* _Exercise description_: Using the data below, return the stretch from the line that contains "bush and leads" through the line that contains "obj.matrix_world = world", both included, exactly as it stands and nothing beyond it.

* _Supplied material_:
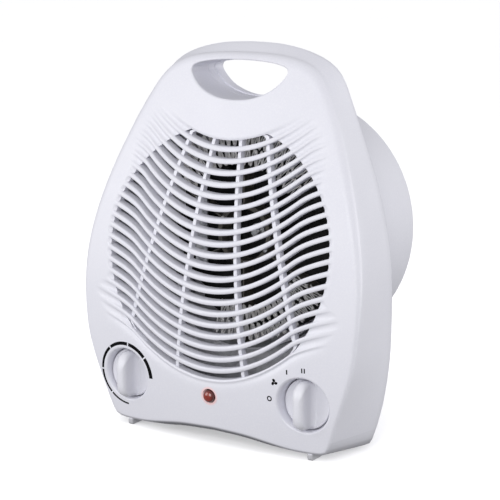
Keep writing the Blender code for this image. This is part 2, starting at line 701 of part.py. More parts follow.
# ---------------------------------------------------------------- heating element on its mica boards
mica = turned("mica_frame", 0.0, AXIS_Z,
              [(20.0, MICA_REAR), (20.0, ELEMENT_REAR + GAP), (17.0, ELEMENT_REAR + GAP), (17.0, MICA_REAR)], MICA, 24, closed=True)
for arm in range(6):
    angle = math.radians(30 + 60 * arm)
    bm = bmesh.new()
    bmesh.ops.create_cube(bm, size=1.0)
    for v in bm.verts:
        radial = 18.4 + (v.co.x + 0.5) * (DUCT_R - DUCT_WALL - 0.3 - 18.4)
        across = v.co.y * 1.2
        depth = ELEMENT_REAR + GAP + (v.co.z + 0.5) * (MICA_REAR - ELEMENT_REAR - GAP - 0.4)
        v.co = at(radial * math.cos(angle) - across * math.sin(angle), depth, AXIS_Z + radial * math.sin(angle) + across * math.cos(angle))
    join(mica, add(f"mica_arm_{arm}", finish_mesh(bm, "arm"), None, cutters))


def arc_band(name, start, end, mat):
    """Band of a ring between two angles from straight up, clockwise from the front."""
    steps = 12
    loop = []
    for radius, order in ((ELEMENT_OUT, range(steps + 1)), (ELEMENT_IN, range(steps, -1, -1))):
        for i in order:
            angle = math.radians(start + (end - start) * i / steps)
            loop.append((radius * math.sin(angle), AXIS_Z + radius * math.cos(angle)))
    return plate(name, [loop], ELEMENT_FRONT, ELEMENT_REAR, mat)


arc_band("element_upper", -56.0, 54.0, WIRE)
arc_band("element_lower", 118.0, 198.0, WIRE)
turned("thermal_cutout", -43.0, 92.0,
       [(0.0, 38.0), (7.0, 38.0), (7.0, 35.4), (5.6, 33.6), (0.0, 33.6)], STEEL, 20)
turned("thermal_fuse", -57.5, 117.0,
       [(0.0, 38.0), (2.0, 38.0), (2.0, 30.0), (0.9, 28.4), (0.0, 28.4)], BRASS, 12)
box("terminal_strap", (-36.0, -27.0), (36.6, 37.9), (108.0, 152.0), STEEL)

# ---------------------------------------------------------------- fan
fan = turned("fan_impeller", 0.0, AXIS_Z,
             [(16.0, FAN_REAR), (16.0, FAN_FRONT + 2.0), (14.0, FAN_FRONT), (SHAFT_R + 0.35, FAN_FRONT), (SHAFT_R + 0.35, FAN_REAR)],
             BLACK, 28, closed=True)
for blade in range(BLADES):
    base = 2 * math.pi * blade / BLADES
    rings = []
    for radius, chord, twist in ((14.5, 15.0, 48.0), (40.0, 26.0, 36.0), (FAN_R, 34.0, 26.0)):
        tilt = math.radians(twist)
        ring = []
        for along, off in ((-0.5, -0.5), (0.0, -0.5 - 1.2), (0.5, -0.5), (0.5, 0.5), (0.0, 0.5 - 1.2), (-0.5, 0.5)):
            tangent = chord * along * math.cos(tilt) - 1.3 * off * math.sin(tilt)
            depth = (FAN_FRONT + FAN_REAR) / 2 + chord * along * math.sin(tilt) + 1.3 * off * math.cos(tilt)
            angle = base + tangent / radius
            ring.append(at(radius * math.cos(angle), depth, AXIS_Z + radius * math.sin(angle)))
        rings.append(ring)
    join(fan, loft(f"blade_{blade}", rings, None, cutters))
turned("fan_clip", 0.0, AXIS_Z,
       [(5.2, FAN_FRONT - GAP), (5.2, FAN_FRONT - 2.2), (SHAFT_R + 0.35, FAN_FRONT - 2.2), (SHAFT_R + 0.35, FAN_FRONT - GAP)],
       STEEL, 16, closed=True)
rod("motor_shaft", 0.0, AXIS_Z, SHAFT_R, FAN_FRONT - 5.0, 110.0, STEEL, 14, origin=at(0.0, FAN_FRONT, AXIS_Z))

# ---------------------------------------------------------------- shaded-pole motor
turned("motor_rotor", 0.0, AXIS_Z,
       [(11.4, CORE_REAR), (11.4, CORE_FRONT), (SHAFT_R + 0.35, CORE_FRONT), (SHAFT_R + 0.35, CORE_REAR)], IRON, 24, closed=True)
core = box("stator_core", (-26.0, 26.0), (CORE_FRONT, CORE_REAR), (AXIS_Z - 42.0, AXIS_Z + 18.0), IRON)
cut(core, rod("stator_bore", 0.0, AXIS_Z, 12.0, 80.0, 105.0, None, 24, cutters))
cut(core, box("stator_window", (-17.0, 17.0), (80.0, 105.0), (AXIS_Z - 31.0, AXIS_Z - 17.0), None, cutters))
for side in (-1, 1):
    cut(core, rod(f"stator_hole_{side}", side * 21.0, AXIS_Z, 2.3, 80.0, 105.0, None, 10, cutters))
coil = box("motor_coil", (-15.5, 15.5), (CORE_FRONT - 6.5, CORE_REAR + 6.5), (AXIS_Z - 49.0, AXIS_Z - 19.0), COPPER, bevel=2.5)
cut(coil, box("coil_passage", (-30.0, 30.0), (CORE_FRONT - 0.5, CORE_REAR + 0.5), (AXIS_Z - 42.5, AXIS_Z - 30.5), None, cutters))
for name, front, rear in (("front", 81.0, 83.0), ("rear", 104.0, 106.0)):
    strap = box(f"bearing_bracket_{name}", (-25.0, 25.0), (front, rear), (AXIS_Z - 8.0, AXIS_Z + 8.0), GALVANISED)
    cut(strap, rod(f"bracket_bore_{name}", 0.0, AXIS_Z, 5.4, 70.0, 115.0, None, 16, cutters))
    for side in (-1, 1):
        cut(strap, rod(f"bracket_hole_{name}_{side}", side * 21.0, AXIS_Z, 2.3, 70.0, 115.0, None, 10, cutters))
    turned(f"bearing_bush_{name}", 0.0, AXIS_Z,
           [(5.0, rear + 1.0), (5.0, front - 1.0), (SHAFT_R + 0.35, front - 1.0), (SHAFT_R + 0.35, rear + 1.0)], BRONZE, 16, closed=True)
mount = box("motor_mount", (-72.0, 72.0), (77.6, 79.1), (AXIS_Z - 7.0, AXIS_Z + 7.0), GALVANISED)
cut(mount, rod("mount_bore", 0.0, AXIS_Z, 6.5, 70.0, 90.0, None, 16, cutters))
for side in (-1, 1):
    cut(mount, rod(f"mount_hole_{side}", side * 21.0, AXIS_Z, 2.3, 70.0, 90.0, None, 10, cutters))
    turned(f"motor_bolt_{'left' if side < 0 else 'right'}", side * 21.0, AXIS_Z,
           [(0.0, 109.5), (3.6, 109.5), (3.6, 106.3), (1.9, 106.3), (1.9, 77.0), (0.0, 76.6)], STEEL, 12)

# ---------------------------------------------------------------- mains terminals, inlet bush and leads
box("terminal_block", (-20.0, 20.0), (64.0, 78.0), (6.0, 18.0), CERAMIC, bevel=0.8)
turned("cord_inlet_bush", -38.0, 18.0,
       [(7.6, 94.4), (8.0, 92.3), (5.3, 92.3), (5.3, 86.0), (3.6, 86.0), (3.6, 94.4)], RUBBER, 20, closed=True)
wire("lead_switch", [(12.0, 63.0, 12.0), (14.0, 56.0, 12.0), (34.0, 47.0, 12.0), (54.0, 39.0, 12.0), (60.0, 30.0, 14.0), (60.0, 26.0, 21.7)], 1.1, LEAD_BROWN)
wire("lead_thermostat", [(-4.0, 63.0, 12.0), (-4.0, 54.0, 12.0), (-24.0, 44.0, 16.0), (-50.0, 37.0, 28.0), (-60.0, 33.2, 34.0)], 1.1, LEAD_BROWN)
wire("lead_pilot", [(0.0, 18.6, PILOT_Z), (2.0, 24.0, 30.0), (24.0, 30.0, 24.0), (44.0, 30.0, 26.0), (51.2, 28.0, 30.0)], 0.8, LEAD_BLUE)
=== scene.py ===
import json
import math

import bmesh
import bpy
import numpy as np
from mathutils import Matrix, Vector

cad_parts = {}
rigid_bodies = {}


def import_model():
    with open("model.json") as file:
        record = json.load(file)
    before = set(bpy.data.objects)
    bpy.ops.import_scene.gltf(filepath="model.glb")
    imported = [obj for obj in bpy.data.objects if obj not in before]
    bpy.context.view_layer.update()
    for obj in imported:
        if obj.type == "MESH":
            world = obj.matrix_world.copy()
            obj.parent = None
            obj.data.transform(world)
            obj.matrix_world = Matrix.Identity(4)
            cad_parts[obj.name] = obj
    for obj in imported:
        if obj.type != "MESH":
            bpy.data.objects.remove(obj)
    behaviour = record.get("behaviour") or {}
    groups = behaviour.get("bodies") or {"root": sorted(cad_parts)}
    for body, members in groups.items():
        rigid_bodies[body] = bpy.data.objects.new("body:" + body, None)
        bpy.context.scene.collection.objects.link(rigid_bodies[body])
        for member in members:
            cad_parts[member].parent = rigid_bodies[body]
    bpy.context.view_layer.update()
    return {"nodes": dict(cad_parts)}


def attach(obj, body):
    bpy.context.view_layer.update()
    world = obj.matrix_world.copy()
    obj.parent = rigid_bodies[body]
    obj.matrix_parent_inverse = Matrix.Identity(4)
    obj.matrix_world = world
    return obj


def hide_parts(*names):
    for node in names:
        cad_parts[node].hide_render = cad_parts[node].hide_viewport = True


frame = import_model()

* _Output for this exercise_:
# ---------------------------------------------------------------- mains terminals, inlet bush and leads
box("terminal_block", (-20.0, 20.0), (64.0, 78.0), (6.0, 18.0), CERAMIC, bevel=0.8)
turned("cord_inlet_bush", -38.0, 18.0,
       [(7.6, 94.4), (8.0, 92.3), (5.3, 92.3), (5.3, 86.0), (3.6, 86.0), (3.6, 94.4)], RUBBER, 20, closed=True)
wire("lead_switch", [(12.0, 63.0, 12.0), (14.0, 56.0, 12.0), (34.0, 47.0, 12.0), (54.0, 39.0, 12.0), (60.0, 30.0, 14.0), (60.0, 26.0, 21.7)], 1.1, LEAD_BROWN)
wire("lead_thermostat", [(-4.0, 63.0, 12.0), (-4.0, 54.0, 12.0), (-24.0, 44.0, 16.0), (-50.0, 37.0, 28.0), (-60.0, 33.2, 34.0)], 1.1, LEAD_BROWN)
wire("lead_pilot", [(0.0, 18.6, PILOT_Z), (2.0, 24.0, 30.0), (24.0, 30.0, 24.0), (44.0, 30.0, 26.0), (51.2, 28.0, 30.0)], 0.8, LEAD_BLUE)
=== scene.py ===
import json
import math

import bmesh
import bpy
import numpy as np
from mathutils import Matrix, Vector

cad_parts = {}
rigid_bodies = {}


def import_model():
    with open("model.json") as file:
        record = json.load(file)
    before = set(bpy.data.objects)
    bpy.ops.import_scene.gltf(filepath="model.glb")
    imported = [obj for obj in bpy.data.objects if obj not in before]
    bpy.context.view_layer.update()
    for obj in imported:
        if obj.type == "MESH":
            world = obj.matrix_world.copy()
            obj.parent = None
            obj.data.transform(world)
            obj.matrix_world = Matrix.Identity(4)
            cad_parts[obj.name] = obj
    for obj in imported:
        if obj.type != "MESH":
            bpy.data.objects.remove(obj)
    behaviour = record.get("behaviour") or {}
    groups = behaviour.get("bodies") or {"root": sorted(cad_parts)}
    for body, members in groups.items():
        rigid_bodies[body] = bpy.data.objects.new("body:" + body, None)
        bpy.context.scene.collection.objects.link(rigid_bodies[body])
        for member in members:
            cad_parts[member].parent = rigid_bodies[body]
    bpy.context.view_layer.update()
    return {"nodes": dict(cad_parts)}


def attach(obj, body):
    bpy.context.view_layer.update()
    world = obj.matrix_world.copy()
    obj.parent = rigid_bodies[body]
    obj.matrix_parent_inverse = Matrix.Identity(4)
    obj.matrix_world = world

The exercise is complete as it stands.